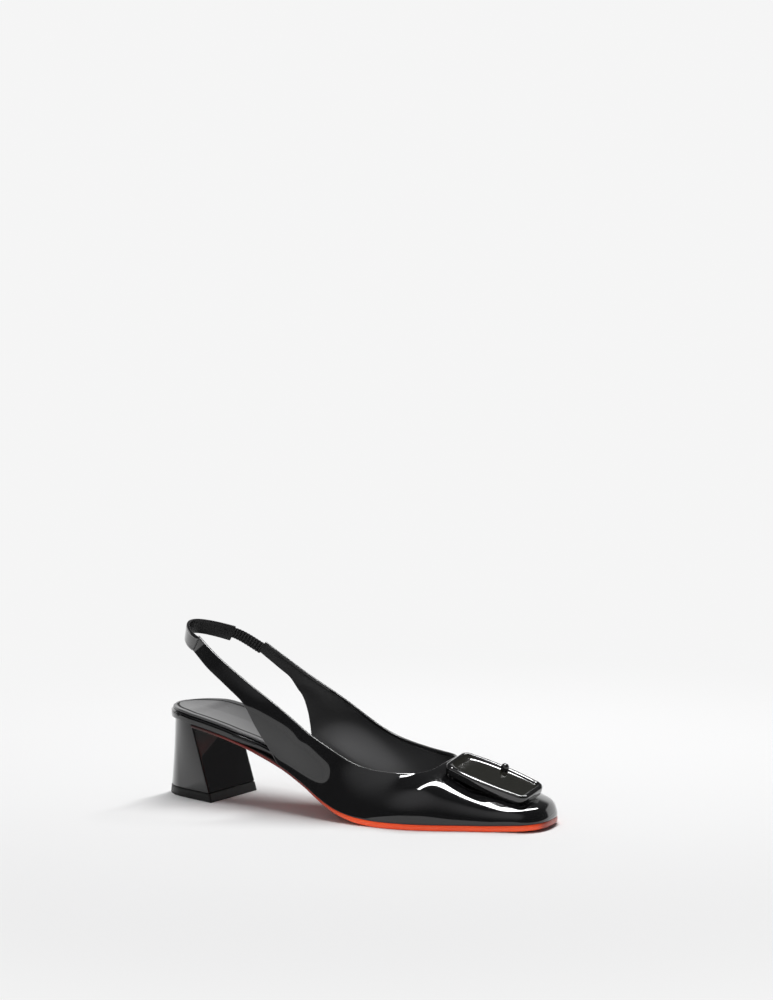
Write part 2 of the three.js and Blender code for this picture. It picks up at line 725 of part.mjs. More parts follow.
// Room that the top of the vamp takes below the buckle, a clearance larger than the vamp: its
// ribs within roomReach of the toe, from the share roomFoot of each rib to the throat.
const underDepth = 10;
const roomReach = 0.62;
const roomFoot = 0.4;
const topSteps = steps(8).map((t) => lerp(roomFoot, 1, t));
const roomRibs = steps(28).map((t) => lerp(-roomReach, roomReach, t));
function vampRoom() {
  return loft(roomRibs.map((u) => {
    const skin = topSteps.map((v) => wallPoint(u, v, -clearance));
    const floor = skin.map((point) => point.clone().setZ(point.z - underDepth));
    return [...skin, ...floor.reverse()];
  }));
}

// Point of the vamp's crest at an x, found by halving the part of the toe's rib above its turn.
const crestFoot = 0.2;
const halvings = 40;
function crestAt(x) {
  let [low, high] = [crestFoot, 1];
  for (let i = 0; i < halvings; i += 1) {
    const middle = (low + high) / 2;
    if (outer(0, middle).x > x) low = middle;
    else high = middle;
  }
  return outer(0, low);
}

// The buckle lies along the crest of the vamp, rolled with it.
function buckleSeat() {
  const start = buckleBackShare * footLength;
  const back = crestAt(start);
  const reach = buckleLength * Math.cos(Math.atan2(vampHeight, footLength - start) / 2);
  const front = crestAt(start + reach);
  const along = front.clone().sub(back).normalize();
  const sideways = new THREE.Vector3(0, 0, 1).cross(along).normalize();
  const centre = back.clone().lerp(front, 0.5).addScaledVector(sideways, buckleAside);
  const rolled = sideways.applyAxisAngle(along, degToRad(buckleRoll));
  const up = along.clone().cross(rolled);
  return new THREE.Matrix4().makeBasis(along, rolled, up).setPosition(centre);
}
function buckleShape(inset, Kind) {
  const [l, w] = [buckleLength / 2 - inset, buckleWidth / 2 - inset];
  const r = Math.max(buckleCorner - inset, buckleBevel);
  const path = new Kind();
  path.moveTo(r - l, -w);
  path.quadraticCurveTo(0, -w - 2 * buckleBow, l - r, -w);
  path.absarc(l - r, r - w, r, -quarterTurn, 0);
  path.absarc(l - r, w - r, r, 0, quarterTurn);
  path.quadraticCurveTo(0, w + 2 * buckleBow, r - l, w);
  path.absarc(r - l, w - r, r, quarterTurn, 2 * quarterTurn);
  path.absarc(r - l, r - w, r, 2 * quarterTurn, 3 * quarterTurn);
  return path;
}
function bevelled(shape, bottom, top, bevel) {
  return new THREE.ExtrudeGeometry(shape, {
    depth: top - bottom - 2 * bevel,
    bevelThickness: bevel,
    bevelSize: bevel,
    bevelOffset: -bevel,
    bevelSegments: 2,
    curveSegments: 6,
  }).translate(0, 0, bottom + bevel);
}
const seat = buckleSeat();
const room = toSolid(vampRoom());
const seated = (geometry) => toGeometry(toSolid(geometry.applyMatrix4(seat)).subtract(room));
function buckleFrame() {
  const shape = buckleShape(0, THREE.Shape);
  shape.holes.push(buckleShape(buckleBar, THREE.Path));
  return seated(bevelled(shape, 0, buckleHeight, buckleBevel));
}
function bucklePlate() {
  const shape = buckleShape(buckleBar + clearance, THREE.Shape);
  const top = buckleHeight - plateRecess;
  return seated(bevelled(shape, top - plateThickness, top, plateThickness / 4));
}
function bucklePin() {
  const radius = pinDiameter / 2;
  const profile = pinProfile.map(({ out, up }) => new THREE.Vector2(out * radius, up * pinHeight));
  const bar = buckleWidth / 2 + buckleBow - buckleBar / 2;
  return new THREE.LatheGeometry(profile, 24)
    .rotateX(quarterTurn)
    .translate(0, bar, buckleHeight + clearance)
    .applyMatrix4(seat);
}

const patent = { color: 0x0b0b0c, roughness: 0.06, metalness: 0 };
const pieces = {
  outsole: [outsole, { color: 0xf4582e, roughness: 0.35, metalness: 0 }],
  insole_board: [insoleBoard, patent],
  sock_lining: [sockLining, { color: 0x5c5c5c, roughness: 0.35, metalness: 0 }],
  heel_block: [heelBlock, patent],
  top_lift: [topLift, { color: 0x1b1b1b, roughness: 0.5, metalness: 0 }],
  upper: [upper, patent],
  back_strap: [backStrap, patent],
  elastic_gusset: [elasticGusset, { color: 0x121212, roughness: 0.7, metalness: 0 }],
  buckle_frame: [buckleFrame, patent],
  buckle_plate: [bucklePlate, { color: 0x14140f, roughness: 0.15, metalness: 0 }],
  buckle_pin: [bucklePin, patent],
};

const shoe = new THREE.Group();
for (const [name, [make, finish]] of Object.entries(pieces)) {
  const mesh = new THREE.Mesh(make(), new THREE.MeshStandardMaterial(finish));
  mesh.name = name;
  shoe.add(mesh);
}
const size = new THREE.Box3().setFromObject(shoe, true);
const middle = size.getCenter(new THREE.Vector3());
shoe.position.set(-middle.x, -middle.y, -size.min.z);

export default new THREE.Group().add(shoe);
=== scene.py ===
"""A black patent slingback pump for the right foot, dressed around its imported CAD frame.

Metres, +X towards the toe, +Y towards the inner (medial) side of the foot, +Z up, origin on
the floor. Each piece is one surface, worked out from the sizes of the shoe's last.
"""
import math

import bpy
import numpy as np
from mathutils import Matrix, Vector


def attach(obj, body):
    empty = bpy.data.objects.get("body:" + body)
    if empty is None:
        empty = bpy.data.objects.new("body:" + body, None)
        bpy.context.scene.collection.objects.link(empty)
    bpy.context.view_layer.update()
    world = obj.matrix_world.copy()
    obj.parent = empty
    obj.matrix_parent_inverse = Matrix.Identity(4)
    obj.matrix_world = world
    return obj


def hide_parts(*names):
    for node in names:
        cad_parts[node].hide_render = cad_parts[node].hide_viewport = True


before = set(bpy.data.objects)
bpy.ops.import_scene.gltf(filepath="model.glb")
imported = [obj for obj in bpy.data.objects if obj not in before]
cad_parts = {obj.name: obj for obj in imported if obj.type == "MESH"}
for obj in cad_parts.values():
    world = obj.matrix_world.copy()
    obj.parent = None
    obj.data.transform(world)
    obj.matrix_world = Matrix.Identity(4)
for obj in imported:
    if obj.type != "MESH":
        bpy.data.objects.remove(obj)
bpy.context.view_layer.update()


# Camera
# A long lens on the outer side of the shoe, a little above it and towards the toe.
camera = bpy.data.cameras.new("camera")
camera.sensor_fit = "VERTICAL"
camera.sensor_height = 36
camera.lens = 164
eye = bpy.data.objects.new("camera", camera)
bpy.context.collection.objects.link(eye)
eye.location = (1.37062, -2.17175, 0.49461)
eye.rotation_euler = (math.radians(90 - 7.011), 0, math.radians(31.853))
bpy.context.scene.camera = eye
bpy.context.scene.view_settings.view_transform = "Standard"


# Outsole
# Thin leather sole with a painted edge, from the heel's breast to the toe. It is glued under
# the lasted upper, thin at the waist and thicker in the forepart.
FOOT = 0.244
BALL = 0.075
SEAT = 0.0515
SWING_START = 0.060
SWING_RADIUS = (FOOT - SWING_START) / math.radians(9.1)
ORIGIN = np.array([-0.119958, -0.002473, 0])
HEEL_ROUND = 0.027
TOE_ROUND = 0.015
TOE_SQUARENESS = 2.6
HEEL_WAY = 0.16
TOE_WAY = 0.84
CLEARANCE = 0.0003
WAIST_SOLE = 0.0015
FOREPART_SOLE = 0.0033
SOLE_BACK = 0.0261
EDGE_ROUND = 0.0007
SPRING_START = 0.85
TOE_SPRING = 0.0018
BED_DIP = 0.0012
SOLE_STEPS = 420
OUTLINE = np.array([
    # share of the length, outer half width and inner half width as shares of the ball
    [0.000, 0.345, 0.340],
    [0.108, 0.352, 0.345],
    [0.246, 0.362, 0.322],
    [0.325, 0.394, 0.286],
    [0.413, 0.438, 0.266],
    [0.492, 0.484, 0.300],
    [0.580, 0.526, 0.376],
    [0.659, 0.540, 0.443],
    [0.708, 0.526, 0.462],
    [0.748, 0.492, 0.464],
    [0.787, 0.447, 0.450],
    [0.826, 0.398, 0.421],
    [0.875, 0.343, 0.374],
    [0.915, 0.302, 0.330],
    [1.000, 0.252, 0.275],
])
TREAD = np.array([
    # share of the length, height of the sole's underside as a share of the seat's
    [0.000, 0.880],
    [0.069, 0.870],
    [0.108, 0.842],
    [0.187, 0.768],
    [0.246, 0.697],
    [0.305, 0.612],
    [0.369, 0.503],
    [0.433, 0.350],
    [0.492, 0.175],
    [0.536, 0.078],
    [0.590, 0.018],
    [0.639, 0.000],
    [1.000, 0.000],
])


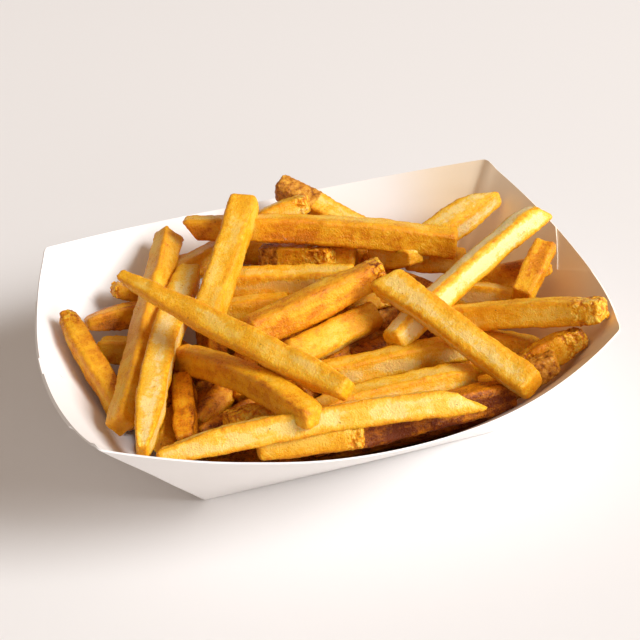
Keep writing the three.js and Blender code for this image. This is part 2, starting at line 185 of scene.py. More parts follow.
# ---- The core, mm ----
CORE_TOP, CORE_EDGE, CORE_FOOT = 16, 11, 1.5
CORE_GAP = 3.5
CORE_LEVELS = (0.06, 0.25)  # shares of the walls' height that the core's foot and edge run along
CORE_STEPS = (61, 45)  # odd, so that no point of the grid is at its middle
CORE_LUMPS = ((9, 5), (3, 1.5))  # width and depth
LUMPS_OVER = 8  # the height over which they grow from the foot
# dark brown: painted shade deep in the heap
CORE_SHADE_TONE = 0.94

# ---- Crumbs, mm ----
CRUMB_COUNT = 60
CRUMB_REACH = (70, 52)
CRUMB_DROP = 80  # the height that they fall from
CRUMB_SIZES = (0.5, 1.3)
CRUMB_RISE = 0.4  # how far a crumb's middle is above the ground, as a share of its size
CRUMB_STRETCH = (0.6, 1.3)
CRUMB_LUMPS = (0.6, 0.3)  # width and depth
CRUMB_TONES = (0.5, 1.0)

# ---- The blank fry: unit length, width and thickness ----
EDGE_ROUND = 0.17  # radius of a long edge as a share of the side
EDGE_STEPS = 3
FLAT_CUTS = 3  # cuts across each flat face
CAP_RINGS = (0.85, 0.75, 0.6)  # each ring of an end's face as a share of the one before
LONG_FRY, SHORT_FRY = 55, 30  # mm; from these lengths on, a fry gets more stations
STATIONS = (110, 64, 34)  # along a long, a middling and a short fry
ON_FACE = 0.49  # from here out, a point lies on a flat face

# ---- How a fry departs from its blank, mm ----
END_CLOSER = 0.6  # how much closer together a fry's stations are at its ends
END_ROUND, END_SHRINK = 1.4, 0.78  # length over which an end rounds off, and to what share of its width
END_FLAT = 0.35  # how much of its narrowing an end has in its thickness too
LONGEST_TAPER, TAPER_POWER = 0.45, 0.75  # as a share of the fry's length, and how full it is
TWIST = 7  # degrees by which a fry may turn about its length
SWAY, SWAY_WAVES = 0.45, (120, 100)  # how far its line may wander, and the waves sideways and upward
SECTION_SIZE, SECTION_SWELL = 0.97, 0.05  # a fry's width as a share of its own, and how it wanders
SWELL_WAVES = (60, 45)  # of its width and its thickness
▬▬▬
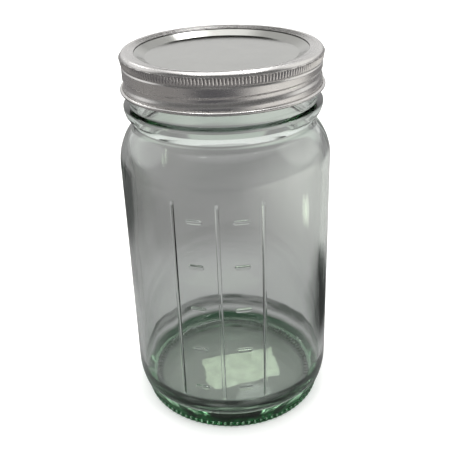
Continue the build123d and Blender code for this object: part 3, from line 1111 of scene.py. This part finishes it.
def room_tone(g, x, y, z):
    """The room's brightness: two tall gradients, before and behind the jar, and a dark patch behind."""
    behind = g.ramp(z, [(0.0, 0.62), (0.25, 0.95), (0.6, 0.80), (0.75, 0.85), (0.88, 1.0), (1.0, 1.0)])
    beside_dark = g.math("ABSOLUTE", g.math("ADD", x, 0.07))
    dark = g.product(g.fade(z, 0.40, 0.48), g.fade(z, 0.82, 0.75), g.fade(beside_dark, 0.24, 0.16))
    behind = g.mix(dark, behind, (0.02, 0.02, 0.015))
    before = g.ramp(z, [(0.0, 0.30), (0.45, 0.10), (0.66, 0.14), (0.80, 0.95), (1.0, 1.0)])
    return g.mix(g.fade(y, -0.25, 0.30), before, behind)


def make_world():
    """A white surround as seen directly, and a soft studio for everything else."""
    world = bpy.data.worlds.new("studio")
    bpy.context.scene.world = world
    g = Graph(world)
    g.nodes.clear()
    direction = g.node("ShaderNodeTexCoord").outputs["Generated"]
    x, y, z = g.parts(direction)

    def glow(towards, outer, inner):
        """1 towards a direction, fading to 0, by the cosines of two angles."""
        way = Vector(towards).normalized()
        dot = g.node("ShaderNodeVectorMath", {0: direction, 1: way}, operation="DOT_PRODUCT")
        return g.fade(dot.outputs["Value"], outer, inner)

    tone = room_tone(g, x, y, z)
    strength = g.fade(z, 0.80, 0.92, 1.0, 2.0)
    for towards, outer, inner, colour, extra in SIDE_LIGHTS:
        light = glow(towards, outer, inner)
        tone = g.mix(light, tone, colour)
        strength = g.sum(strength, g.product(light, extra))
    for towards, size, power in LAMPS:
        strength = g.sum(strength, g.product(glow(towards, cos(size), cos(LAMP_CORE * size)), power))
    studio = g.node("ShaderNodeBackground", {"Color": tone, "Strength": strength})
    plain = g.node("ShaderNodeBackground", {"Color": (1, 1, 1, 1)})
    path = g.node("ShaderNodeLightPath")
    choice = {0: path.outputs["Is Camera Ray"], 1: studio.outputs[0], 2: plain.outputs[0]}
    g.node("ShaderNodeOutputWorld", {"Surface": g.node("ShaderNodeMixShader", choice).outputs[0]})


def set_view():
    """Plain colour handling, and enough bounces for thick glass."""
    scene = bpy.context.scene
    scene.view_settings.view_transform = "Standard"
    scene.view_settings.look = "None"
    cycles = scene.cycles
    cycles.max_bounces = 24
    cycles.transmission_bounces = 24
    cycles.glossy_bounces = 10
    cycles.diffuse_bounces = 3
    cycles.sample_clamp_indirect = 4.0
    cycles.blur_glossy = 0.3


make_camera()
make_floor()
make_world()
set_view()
▬▬▬
**REQUIREMENT**
Above are records; repeat only the lines starting at the line with "before = set(bpy.data.objects)" and ending at the line with "obj.data.transform(world)", exactly as they appear, both included.

**SOLVED PROBLEM**
before = set(bpy.data.objects)
bpy.ops.import_scene.gltf(filepath="model.glb")
imported = [obj for obj in bpy.data.objects if obj not in before]
cad_parts = {obj.name: obj for obj in imported if obj.type == "MESH"}
for obj in cad_parts.values():
    world = obj.matrix_world.copy()
    obj.parent = None
    obj.data.transform(world)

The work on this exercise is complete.